Tag Archives: cancer

Dr. Ozzy

Over the weekend, The Sunday Times introduced Ozzy Osbourne as their new health advice columnist. Yes, you read that correctly…Ozzzy Osbourne…health advice. I admit, I let out a little chuckle on my Monday morning commute upon reading this, but I’ve been thinking about it (and read Ozzy’s first column) and I don’t see what’s so crazy about it.

Ozzy Osbourne

Ozzy is the first to admit that he has no medical training, very little formal education of any kind really, but he does have experience. The clichés about life making you wiser and experience giving you expertise (or whatever people say) aside, there is something to be said for what you learn from living life, and living through life. The amount of “stuff” Ozzy has lived through – both self-inflicted and by chance – is astonishing! His body has been abused, in every sense of the word, and yet he lives.

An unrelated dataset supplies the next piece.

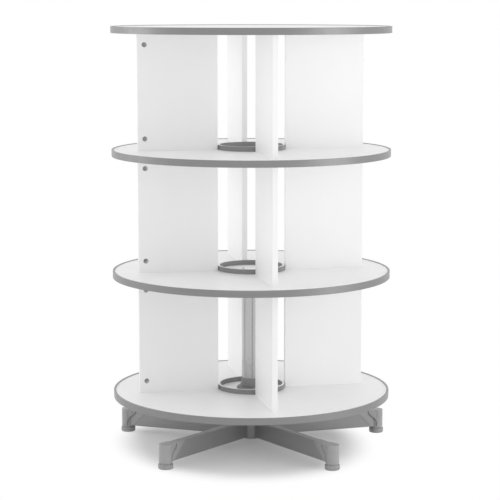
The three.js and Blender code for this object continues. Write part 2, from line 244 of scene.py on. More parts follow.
# %% World
WHITE = (1, 1, 1, 1)
HORIZON_LEVEL = 1.17
ZENITH_LEVEL = 0.8
DIM_SIDE = (-0.64, -0.77, 0.0)  # the front left, where the studio is a little darker
DIM_SHARE = 0.16

world = bpy.data.worlds.new("white_studio")
world.use_nodes = True
sky = world.node_tree
sky.nodes.clear()
direction = place(sky, "ShaderNodeTexCoord", out="Generated")
sky_level = place(sky, "ShaderNodeMapRange", {
    "Value": place(sky, "ShaderNodeSeparateXYZ", {"Vector": direction}, out="Z"),
    "To Min": HORIZON_LEVEL, "To Max": ZENITH_LEVEL,
})
towards_dim = place(sky, "ShaderNodeVectorMath", {"Vector": direction, "Vector_001": DIM_SIDE},
                    out="Value", operation="DOT_PRODUCT")
dimming = maths(sky, "MULTIPLY", maths(sky, "MAXIMUM", towards_dim, 0.0), DIM_SHARE)
sky_level = maths(sky, "MULTIPLY", sky_level, maths(sky, "SUBTRACT", 1.0, dimming))
light_sky = place(sky, "ShaderNodeBackground", {"Color": WHITE, "Strength": sky_level})
seen_sky = place(sky, "ShaderNodeBackground", {"Color": WHITE, "Strength": 1.0})
place(sky, "ShaderNodeOutputWorld", {
    "Surface": mixed_shader(sky, seen_directly(sky), light_sky, seen_sky),
})
bpy.context.scene.world = world
print("ambient light", HORIZON_LEVEL, "to", ZENITH_LEVEL)

# %% [markdown]
# The floor is a matt sheet that catches the tower's real shadow and turns to plain white past
# it. A large sheet would keep the white surroundings from lighting the tower from below, so it
# is small, and it doesn't show from underneath. The shadow is an oval, because the lamps at
# the sides thin it out there.

# %% Where the shadow ends
FLOOR_GREY = (0.8, 0.8, 0.8, 1)
SHADOW_LIFT = 0.1  # light that the cut-out's floor keeps in the deepest shadow
SHADOW_FULL_SHARE = 0.85  # of the shelves' radius
SHADOW_END_SHARE = 1.22
SHADOW_NARROWING = (1.25, 1.0, 1.0)  # makes the oval narrower from side to side
SHADOW_SHIFT = (0.037, 0.0, 0.0)  # moves the oval to the left, away from the key lamp


def past_the_shadow(tree):
    """0 under the tower, rising to 1 beyond its shadow."""
    oval = place(tree, "ShaderNodeVectorMath", {
        "Vector": place(tree, "ShaderNodeTexCoord", out="Object"),
        "Vector_001": SHADOW_NARROWING, "Vector_002": SHADOW_SHIFT,
    }, operation="MULTIPLY_ADD")
    return place(tree, "ShaderNodeMapRange", {
        "Value": place(tree, "ShaderNodeVectorMath", {"Vector": oval}, out="Value", operation="LENGTH"),
        "From Min": SHADOW_FULL_SHARE * shelf_radius,
        "From Max": SHADOW_END_SHARE * shelf_radius,
    }, interpolation_type="SMOOTHSTEP")


# %% [markdown]
# The floor's material mixes three things: matt grey where the shadow falls, light of its own
# where the camera should see white, and nothing at all on the underside. A compositor could
# blend the shadow in later, but then no mirror on the tower would see it.

# %% Floor material
def floor_material():
    material, tree = empty_material("studio_floor")
    seen = seen_directly(tree)
    matt = place(tree, "ShaderNodeBsdfDiffuse", {"Color": FLOOR_GREY})
    lift = place(tree, "ShaderNodeEmission", {"Strength": maths(tree, "MULTIPLY", seen, SHADOW_LIFT)})
    near = place(tree, "ShaderNodeAddShader", {"Shader": matt, "Shader_001": lift})
    paper = place(tree, "ShaderNodeEmission", {"Strength": 1.0})
    beyond = maths(tree, "MULTIPLY", seen, past_the_shadow(tree))
    top_side = mixed_shader(tree, beyond, near, paper)
    underside = place(tree, "ShaderNodeBsdfTransparent")
    from_below = place(tree, "ShaderNodeNewGeometry", out="Backfacing")
    both_sides = mixed_shader(tree, from_below, top_side, underside)
    place(tree, "ShaderNodeOutputMaterial", {"Surface": both_sides})
    return material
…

Personal narrative can have a huge impact on understanding illness. Whether that illness is an addiction, an injury caused by a freak accident, an STD, or a genetic disorder. Understanding the science behind why our body gets sick or injured, survives or parishes, is only half of the equation. How we as individuals experience, suffer, and survive is the other.

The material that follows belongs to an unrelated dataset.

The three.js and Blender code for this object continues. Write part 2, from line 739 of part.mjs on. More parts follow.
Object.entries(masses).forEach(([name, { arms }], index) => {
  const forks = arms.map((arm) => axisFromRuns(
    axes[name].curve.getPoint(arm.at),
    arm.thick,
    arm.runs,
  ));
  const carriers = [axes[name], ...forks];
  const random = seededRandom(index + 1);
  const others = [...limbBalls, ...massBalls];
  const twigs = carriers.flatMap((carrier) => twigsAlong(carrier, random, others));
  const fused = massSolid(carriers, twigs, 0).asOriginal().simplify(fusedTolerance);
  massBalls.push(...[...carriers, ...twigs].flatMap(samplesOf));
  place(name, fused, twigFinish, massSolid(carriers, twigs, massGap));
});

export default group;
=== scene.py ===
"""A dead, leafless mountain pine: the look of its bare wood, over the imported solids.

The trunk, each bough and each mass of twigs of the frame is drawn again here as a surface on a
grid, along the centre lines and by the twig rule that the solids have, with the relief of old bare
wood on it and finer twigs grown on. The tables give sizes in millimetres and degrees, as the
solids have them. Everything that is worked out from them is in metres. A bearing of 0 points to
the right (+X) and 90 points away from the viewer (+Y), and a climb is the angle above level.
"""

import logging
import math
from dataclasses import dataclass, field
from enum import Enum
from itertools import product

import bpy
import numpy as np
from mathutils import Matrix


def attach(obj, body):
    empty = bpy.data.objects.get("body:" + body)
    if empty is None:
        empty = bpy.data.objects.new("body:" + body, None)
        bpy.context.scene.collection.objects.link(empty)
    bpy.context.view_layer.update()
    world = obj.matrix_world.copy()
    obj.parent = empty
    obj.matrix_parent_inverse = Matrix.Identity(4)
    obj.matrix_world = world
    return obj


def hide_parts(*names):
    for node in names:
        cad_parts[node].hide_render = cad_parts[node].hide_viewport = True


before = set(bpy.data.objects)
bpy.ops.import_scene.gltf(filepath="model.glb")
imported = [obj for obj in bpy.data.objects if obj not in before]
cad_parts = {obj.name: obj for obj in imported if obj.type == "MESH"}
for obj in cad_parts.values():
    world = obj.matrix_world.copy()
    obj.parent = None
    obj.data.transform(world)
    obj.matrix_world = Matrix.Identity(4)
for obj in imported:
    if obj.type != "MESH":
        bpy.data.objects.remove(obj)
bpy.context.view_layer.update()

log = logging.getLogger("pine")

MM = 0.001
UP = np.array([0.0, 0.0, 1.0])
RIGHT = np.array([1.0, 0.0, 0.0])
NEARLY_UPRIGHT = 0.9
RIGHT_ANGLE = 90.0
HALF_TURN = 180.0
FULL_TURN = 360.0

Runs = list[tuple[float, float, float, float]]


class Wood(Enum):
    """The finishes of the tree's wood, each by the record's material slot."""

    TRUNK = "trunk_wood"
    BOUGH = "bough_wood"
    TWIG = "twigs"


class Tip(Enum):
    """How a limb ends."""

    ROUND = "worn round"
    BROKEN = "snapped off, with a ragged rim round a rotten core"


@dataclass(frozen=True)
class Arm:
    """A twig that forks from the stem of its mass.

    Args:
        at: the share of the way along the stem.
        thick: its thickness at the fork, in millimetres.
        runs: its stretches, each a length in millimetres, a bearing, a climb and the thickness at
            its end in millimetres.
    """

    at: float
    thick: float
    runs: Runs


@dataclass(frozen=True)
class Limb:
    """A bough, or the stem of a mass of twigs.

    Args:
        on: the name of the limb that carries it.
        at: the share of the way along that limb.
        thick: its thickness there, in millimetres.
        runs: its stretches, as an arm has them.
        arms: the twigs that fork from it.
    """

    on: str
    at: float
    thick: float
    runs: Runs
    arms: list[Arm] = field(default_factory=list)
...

Our modern lives – while providing many of us with the opportunities to live longer and healthier lives than those before us – are harsh. We submit our bodies to a lot of “stuff”. And while I wouldn’t turn to Dr. Ozzy for ideas on preventing further AIDS transmissions or the best cancer treatments available (although he might have some interesting ideas!), I am looking forward to seeing what he has to say about being well, surviving, and living in these rockin’ times.

*Image originally from Ozzy’s first column.

Reluctant Reality

Many of us have aging parents and grandparents, facing any number of degenerative conditions, as well as family and friends facing the uncertain future that the diagnosis of chronic conditions, including cancers, can bring. Various factors in our society, here in the United States (and is other industrialized countries including the U.K. and Canada), have led to an increase in a variety of cancers, cardiovascular disease (CVD), diabetes, and others. These factors include longer life spans (we are living long enough to get ill in ways we might not have several generations ago), diet and lifestyle choices, and environmental (both “natural” and man-made) variants. With all that said, industrialized countries have growing segments of their populations living with, and inevitably dying from, these conditions. This has created an industry (for lack of a better word) of end-of-life care, including palliative care and hospice.

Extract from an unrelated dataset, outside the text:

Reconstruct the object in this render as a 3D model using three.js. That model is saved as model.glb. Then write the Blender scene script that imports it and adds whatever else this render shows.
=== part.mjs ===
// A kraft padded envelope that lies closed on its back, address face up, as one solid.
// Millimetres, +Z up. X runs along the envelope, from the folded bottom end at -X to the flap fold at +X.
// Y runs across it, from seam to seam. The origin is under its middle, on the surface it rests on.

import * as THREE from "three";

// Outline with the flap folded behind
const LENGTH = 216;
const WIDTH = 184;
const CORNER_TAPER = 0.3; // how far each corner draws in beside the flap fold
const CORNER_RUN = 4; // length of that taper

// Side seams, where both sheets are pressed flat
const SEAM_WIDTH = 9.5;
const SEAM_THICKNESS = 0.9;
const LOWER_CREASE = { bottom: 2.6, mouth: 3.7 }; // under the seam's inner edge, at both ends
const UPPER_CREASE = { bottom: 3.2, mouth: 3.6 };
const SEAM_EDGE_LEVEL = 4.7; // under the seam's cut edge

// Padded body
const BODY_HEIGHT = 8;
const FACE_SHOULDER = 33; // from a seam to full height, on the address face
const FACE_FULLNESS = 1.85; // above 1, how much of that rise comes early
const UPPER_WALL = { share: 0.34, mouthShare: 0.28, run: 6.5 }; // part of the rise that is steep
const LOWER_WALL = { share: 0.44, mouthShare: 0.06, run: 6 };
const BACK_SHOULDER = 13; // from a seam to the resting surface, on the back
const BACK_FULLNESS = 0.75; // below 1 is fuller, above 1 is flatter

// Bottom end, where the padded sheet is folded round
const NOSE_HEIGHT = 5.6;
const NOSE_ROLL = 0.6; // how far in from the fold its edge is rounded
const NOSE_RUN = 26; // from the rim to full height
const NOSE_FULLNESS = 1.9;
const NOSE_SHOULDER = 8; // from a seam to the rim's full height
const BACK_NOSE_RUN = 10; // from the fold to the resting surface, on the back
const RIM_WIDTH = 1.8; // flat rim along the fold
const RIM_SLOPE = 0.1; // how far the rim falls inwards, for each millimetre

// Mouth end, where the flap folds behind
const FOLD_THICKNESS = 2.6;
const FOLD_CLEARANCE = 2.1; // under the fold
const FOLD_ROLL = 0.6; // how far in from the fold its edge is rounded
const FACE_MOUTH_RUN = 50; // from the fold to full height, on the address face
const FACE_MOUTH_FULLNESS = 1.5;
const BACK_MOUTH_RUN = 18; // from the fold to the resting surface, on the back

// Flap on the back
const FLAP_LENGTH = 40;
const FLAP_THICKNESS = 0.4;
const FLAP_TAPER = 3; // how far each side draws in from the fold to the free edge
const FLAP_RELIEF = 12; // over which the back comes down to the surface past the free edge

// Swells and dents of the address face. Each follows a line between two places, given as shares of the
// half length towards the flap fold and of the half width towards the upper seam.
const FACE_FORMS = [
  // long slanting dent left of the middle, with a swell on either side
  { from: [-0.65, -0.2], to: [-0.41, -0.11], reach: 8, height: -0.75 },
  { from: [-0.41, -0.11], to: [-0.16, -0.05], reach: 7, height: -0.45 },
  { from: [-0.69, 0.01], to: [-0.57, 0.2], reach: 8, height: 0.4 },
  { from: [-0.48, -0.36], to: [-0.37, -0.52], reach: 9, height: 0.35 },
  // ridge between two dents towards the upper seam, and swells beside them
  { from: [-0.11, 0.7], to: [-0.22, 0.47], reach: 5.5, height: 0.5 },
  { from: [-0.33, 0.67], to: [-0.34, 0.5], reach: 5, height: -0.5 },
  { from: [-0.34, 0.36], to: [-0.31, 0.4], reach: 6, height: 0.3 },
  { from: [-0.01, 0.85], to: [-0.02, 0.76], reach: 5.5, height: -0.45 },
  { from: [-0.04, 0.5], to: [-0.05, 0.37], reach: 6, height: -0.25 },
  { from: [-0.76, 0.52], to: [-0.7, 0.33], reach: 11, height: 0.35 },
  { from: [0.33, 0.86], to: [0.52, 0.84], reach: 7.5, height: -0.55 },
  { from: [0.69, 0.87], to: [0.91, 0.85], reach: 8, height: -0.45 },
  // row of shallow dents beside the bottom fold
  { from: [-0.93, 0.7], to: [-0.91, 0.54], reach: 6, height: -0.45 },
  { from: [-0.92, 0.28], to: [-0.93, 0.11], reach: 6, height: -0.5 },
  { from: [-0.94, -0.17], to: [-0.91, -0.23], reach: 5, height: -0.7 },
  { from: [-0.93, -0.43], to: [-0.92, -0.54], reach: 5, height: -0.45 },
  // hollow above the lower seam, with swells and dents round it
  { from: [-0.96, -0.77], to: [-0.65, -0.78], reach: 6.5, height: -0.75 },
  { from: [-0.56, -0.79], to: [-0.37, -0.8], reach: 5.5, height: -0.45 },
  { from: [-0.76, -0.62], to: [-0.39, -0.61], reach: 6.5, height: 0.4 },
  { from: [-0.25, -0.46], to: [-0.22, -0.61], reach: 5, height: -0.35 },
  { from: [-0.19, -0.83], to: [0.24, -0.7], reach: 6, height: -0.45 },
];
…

For those who may not know, palliative care is a method focused on alleviating pain, setting realistic goals, and realizing that for some individuals, quality of life is more important than further treatments. Now a standard option in the majority of U.S. hospitals, palliative care grew out of a backlash towards life and death becoming overly medicalized (some would argue it still is) and the idea that being present at the end of your life (with little physical pain) may be more important to some than being hooked-up to ventilators, feeding tubes, IV’s, etc. Palliative care does not necessarily mean individuals are giving-up or giving-in, it means that they, with the consultation and support of their physicians, have systematically, realistically, and reflectively addressed their health and their lives.

The NYTimes is running a series on the experience of terminal illness with a piece this past Sunday spotlighting a palliative care doctor fighting her own demise from cancer – her intellectual self at odds with her sick self. I have no idea how I would face such a challenge, how long and how hard I would fight. Facing death is a very personal and private struggle, yet one that is experienced by caregivers and loved ones too. Through my recent work on a caregiver narrative, reading Dr. Pardi’s story, and thinking about caregiving, the more I believe that the individual and community experience of facing illness is just as important as the innovations in medicine which strive to keep us living longer – helping us comprehend and face a reluctant reality.